Monday, 4 March 2013

Review: James Barr, A Line In The Sand




I am shocked. From the time in 1918 - when they were granted League of Nations mandates to run the former Ottoman Middle East -  until 1948 - when Britain abandoned Palestine - France and Britain fought like ferrets in a sack to extend their areas of effective control in the Levant. The Second World War did not even cause a blip in the struggle. No Method to advance their respective causes was ruled out - and when I say "No Method", I mean that. Terrorists proved useful to both sides, who supplied them with money and machine guns.

The First World War was in many ways an "Eastern" war, fought for future control of the crumbling Ottoman Empire. Russia, for example, wanted Constantinople and ports on the coast of northern Turkey so that it had full control over the Black Sea routes from Odessa and Batum to the Mediterranean.

Britain wanted - and at the end of the War, received from the League of Nations - Iraq, Transjordan and Palestine. There were two reasons. First, to provide a protective buffer to the east of British - controlled Egypt and the Suez Canal. Second, for Oil.

In 1912, the First Lord of the Admiralty, Winston Churchill, followed Naval advice and committed to switch the Royal Navy - the most powerful fleet in the world - from coal to oil. That entailed establishing fuel security and back then, fuel security meant owning the source of supply: it wasn't thought acceptable to rely on America (or its goodwill). So casting around for oil supplies, the British decided they just had to have oil-rich  Iraq with a southern outlet to the sea; and then they had to have Transjordan and Palestine to the west, so that they could run and control pipelines across to the Mediterranean.

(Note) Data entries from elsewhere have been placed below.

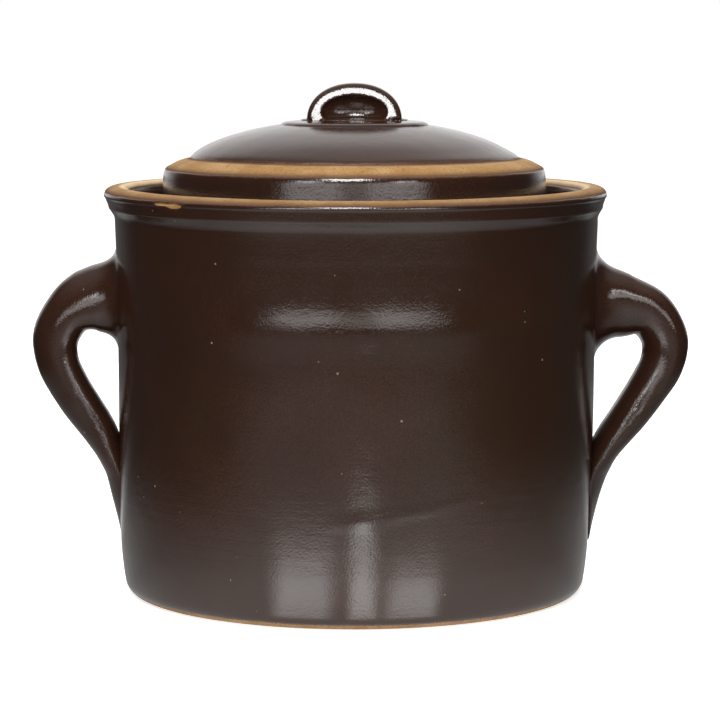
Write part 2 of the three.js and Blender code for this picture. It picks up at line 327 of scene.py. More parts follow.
# Stations down the middle of a pulled handle. Along the arm: distance out from the wall at half
# height, height, half thickness, half width, and how flared the section's edges are (1 is an oval,
# 3 a low ridge that runs out into the wall). Along the tail the middle lies on the wall's surface,
# so the distance out is left off. "lean" slants the section: its outer side lies further back, or
# further forward where lean is below zero.
LEFT_HANDLE = {
    "side": -1,
    "lean": 0.24,
    "arm": [
        (0.0, 137.8, 17.2, 15.5, 1),
        (6.0, 137.6, 16.6, 15.0, 1),
        (14.0, 136.2, 14.4, 14.0, 1),
        (22.7, 130.6, 11.8, 13.0, 1),
        (28.6, 119.5, 11.0, 11.8, 1),
        (27.8, 107.0, 10.1, 11.2, 1),
        (22.0, 94.8, 9.6, 11.6, 1),
        (15.3, 84.6, 9.2, 12.4, 1),
        (8.5, 74.7, 8.3, 13.2, 1.1),
        (3.4, 64.0, 6.6, 13.6, 1.4),
    ],
    "tail": [
        (54.0, 7.2, 13.0, 1.9),
        (44.5, 4.8, 11.2, 2.4),
        (35.0, 2.8, 8.8, 2.9),
        (27.0, 1.2, 6.0, 3),
        (22.0, 0.2, 2.4, 3),
    ],
    "fillet": 8.0,
}
RIGHT_HANDLE = {
    "side": 1,
    "lean": -0.22,
    "arm": [
        (0.0, 135.6, 18.6, 15.5, 1),
        (6.0, 134.8, 17.6, 15.0, 1),
        (14.0, 133.6, 15.6, 14.0, 1),
        (26.4, 130.2, 11.8, 13.0, 1),
        (33.8, 119.2, 10.9, 11.8, 1),
        (33.0, 107.0, 10.1, 11.2, 1),
        (26.2, 94.6, 9.3, 11.8, 1),
        (19.0, 84.0, 8.5, 12.8, 1),
        (12.0, 74.5, 7.8, 13.6, 1.1),
        (5.0, 64.0, 6.7, 14.0, 1.4),
    ],
    "tail": [
        (54.0, 7.3, 13.0, 1.9),
        (44.5, 4.4, 11.2, 2.4),
        (35.0, 2.1, 8.8, 2.9),
        (28.0, 0.7, 6.0, 3),
        (23.0, 0.1, 2.4, 3),
    ],
    "fillet": 9.0,
}
HANDLE_SIDES = 48
# Power of the section's rounding: 1 would be a true oval, less is squarer.
SECTION_POWER = 0.93
# The root is flared out of the wall over this distance, within the first few stations.
ROOT_REACH = 15.0
ROOT_STATIONS = 3
# How far the handle's root starts inside the wall, and how deep its tail lies in it.
ROOT_SINK = 3.0
TAIL_SINK = 2.5
# How much wider a section gets for each step of its flare above 1, as a share of its width.
FLARE_SPREAD = 0.22
# The lumps that pulling leaves on the skin: height and size, coarse and fine.
HANDLE_LUMPS = ((0.40, 15), (0.09, 6.5))
# Far enough apart in the noise that the two handles don't get the same lumps.
LUMP_OFFSET = 48


def spline(stations, share):
    """A smooth curve through rows of numbers, at a share of its length."""
    rows = [np.array(row, float) for row in stations]
    place = share * (len(rows) - 1)
    k = min(int(place), len(rows) - 2)
    t = place - k
    before = rows[max(k - 1, 0)]
    after = rows[min(k + 2, len(rows) - 1)]
    a, b = rows[k], rows[k + 1]
    slope_a, slope_b = (b - before) / 2, (after - a) / 2
    cubic = (2 * t ** 3 - 3 * t * t + 1) * a + (t ** 3 - 2 * t * t + t) * slope_a
    return cubic + (-2 * t ** 3 + 3 * t * t) * b + (t ** 3 - t * t) * slope_b


def fillet_growth(distance, size):
    """How much wider a round fillet of this size makes the root at a distance from the wall."""
    if distance >= size:
        return 0.0
    share = 1 - max(distance, 0) / size
    return size * (1 - math.sqrt(max(0, 1 - share * share)))


def signed_power(value, power):
    return math.copysign(abs(value) ** power, value)


def handle_stations(shape):
    """All stations of a handle, each ending with 0 on the free arm or 1 on the tail."""
    stations = [(*row, 0) for row in shape["arm"]]
    for height, thick, wide, flare in shape["tail"]:
        stations.append((wall_radius(height) - WALL_RADIUS, height, thick, wide, flare, 1))
    return stations


def handle_normal(stations, share, hug):
    """Which way the handle's outer side faces, outward and upward; straight out on the wall."""
    nearby = 0.004
    ahead = spline(stations, min(1, share + nearby))
    behind = spline(stations, max(0, share - nearby))
    along = ahead[:2] - behind[:2]
    along /= np.linalg.norm(along)
    normal = np.array([-along[1], along[0]]) * (1 - hug) + np.array([1, 0]) * hug
    return normal / np.linalg.norm(normal)


def handle_ring(shape, stations, share):
    """One ring of points round the handle, on the +X side."""
    out, height, thick, wide, flare, hug = spline(stations, share)
    hug = min(1, max(0, hug))
    normal = handle_normal(stations, share, hug)
    lean_out = LEAN * shape["side"]
    in_root = share * (len(stations) - 1) < ROOT_STATIONS
    from_wall = WALL_RADIUS + out - wall_radius(height)
    growth = fillet_growth(from_wall, shape["fillet"]) if in_root else 0
    swept = smoothstep(2, ROOT_REACH, from_wall) if in_root else 1
    ring = []
    for k in range(HANDLE_SIDES):
        turn = 2 * math.pi * k / HANDLE_SIDES
        upward = signed_power(math.cos(turn), SECTION_POWER)
        sideways = signed_power(math.sin(turn), SECTION_POWER)
        if upward > 0:
            lift = (thick + growth) * upward ** flare
        else:
            lift = upward * ((thick + growth) * (1 - hug) + TAIL_SINK * hug)
        sideways *= (wide + growth) * (1 + FLARE_SPREAD * (flare - 1))
        sag = WALL_RADIUS - math.sqrt(WALL_RADIUS ** 2 - sideways ** 2) - lean_out
        slant = shape["lean"] * lift * (1 - hug)
        x = WALL_RADIUS + out + normal[0] * lift - hug * sag
        free = (x, sideways + slant, height + normal[1] * lift)
        root_radius = wall_radius(height + lift) + from_wall + lean_out
        root_turn = sideways / WALL_RADIUS
        root = (root_radius * math.cos(root_turn), root_radius * math.sin(root_turn), height + lift)
        ring.append(tuple(a * (1 - swept) + b * swept for a, b in zip(root, free)))
    return ring


def knead(ring, side):
    """Pushes a ring's points in and out, for an uneven skin."""
    middle = np.mean(ring, axis=0)
    kneaded = []
    for x, y, z in ring:
        spot = Vector((x, y, z + LUMP_OFFSET * side))
        lump = sum(height * noise.noise(spot / size) for height, size in HANDLE_LUMPS)
        away = np.array((x, y, z)) - middle
        kneaded.append(np.array((x, y, z)) + away / np.linalg.norm(away) * lump)
    return kneaded


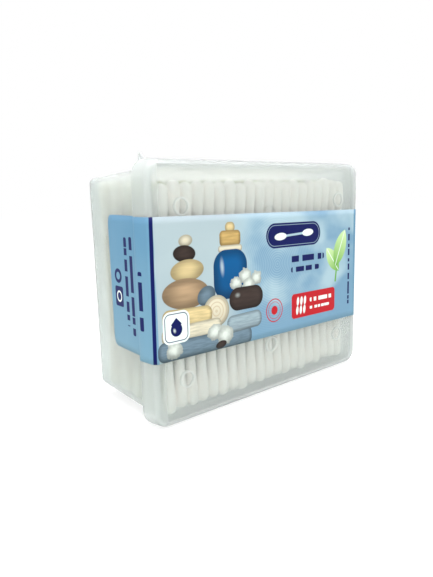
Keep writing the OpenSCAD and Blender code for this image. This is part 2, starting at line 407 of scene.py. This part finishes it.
class Print(Nodes):
    """One field of the label's print. Places on the band are in millimetres from its middle.

    Each field draws only the shapes that reach into it, which keeps its shader small.
    """

    SOFT_EDGE = 0.09

    def __init__(self, material, across, up, start, end):
        super().__init__(material)
        self.half = across / 2
        self.start = start + PRINT_SHIFT
        self.end = end + PRINT_SHIFT
        parts = self.parts(self.put("ShaderNodeUVMap", uv_map="print_map").outputs["UV"])
        self.x = self.add(self.mul(self.sub(parts["X"], 0.5), across), PRINT_SHIFT)
        self.z = self.add(self.mul(parts["Y"], across), up)
        self.flat = self.put("ShaderNodeCombineXYZ", {"X": self.x, "Y": self.z}).outputs[0]
        self.colour = SKY

    def misses(self, cx, reach):
        """Whether a shape round cx stays out of this field."""
        return cx + reach < self.start or cx - reach > self.end

    def local(self, cx, cz, turn=0.0):
        """Coordinates about a point, turned by some degrees."""
        dx = self.sub(self.x, cx)
        dz = self.sub(self.z, cz)
        if not turn:
            return dx, dz
        c, s = math.cos(math.radians(turn)), math.sin(math.radians(turn))
        along = self.add(self.mul(dx, c), self.mul(dz, s))
        away = self.sub(self.mul(dz, c), self.mul(dx, s))
        return along, away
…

So Oil is nothing new in determining foreign policy and Churchill's fuelling decision in 1912 has claims to be a Major Fact of British History which all school children should know.

The French wanted Syria and Lebanon (and a big chunk of Turkey, which they didn't get). Their reasons are a little less clear-cut. They wanted oil, for sure, but they also wanted to be a Great Power in the Middle East - and woe betide anyone who injured French amour propre. In 1943, de Gaulle's forces were unleashed on a War Crimes spree against the mandated populations of Lebanon and Syria, who had spent the War initially under Vichy French and then under Free French control. It didn't make much difference and the personnel were often the same. And the personnel often had little interest in the fate of Europe, only in French standing in the Middle East. And standing often meant a boot crushed in an Arab's face.

The French, the British, Arab Nationalists - and then the Zionists, who became increasingly important players in the Middle East conflict as Hitler expanded his power and his territories and America closed its doors to new migrants. By the end of Barr's story, Zionist terror groups - the Irgun and the Stern Gang - are being funded and equipped by the French to drive the British out of Palestine.

 Back in 1940, Stern himself - the Stern Gang takes its name from him - had seen Hitler as a possible ally:
in 1940 Stern had passed a message into Vichy Syria, offering to fight for Germany if Hitler would support the "re-establishment of the Jewish state in its historic borders, on a national and totalitarian basis, allied to the German Reich" (page 268)
The emergence of the State of Israel out of a planned partition by the United Nations ( and no Plebiscites or Referendums among the inhabitants) appears in Barr's book as just another grubby episode in thirty grubby years of Anglo-French control of the Middle East, not least because Israel provided the victorious Allies with a convenient solution to their Jewish Problem - what to do with all the unwanted survivors of the Holocaust. Why, just make the Arabs make way for them.

Since 1948, America has joined in the struggle for control of the Middle East but the French and the British are still there, meddling as best they can. The history is no less grubby.

This is an excellent book, full of surprising and genuinely shocking material extracted from archives now open to the historian. I thought I knew a bit about this period of history; reading this book, I felt that I didn't.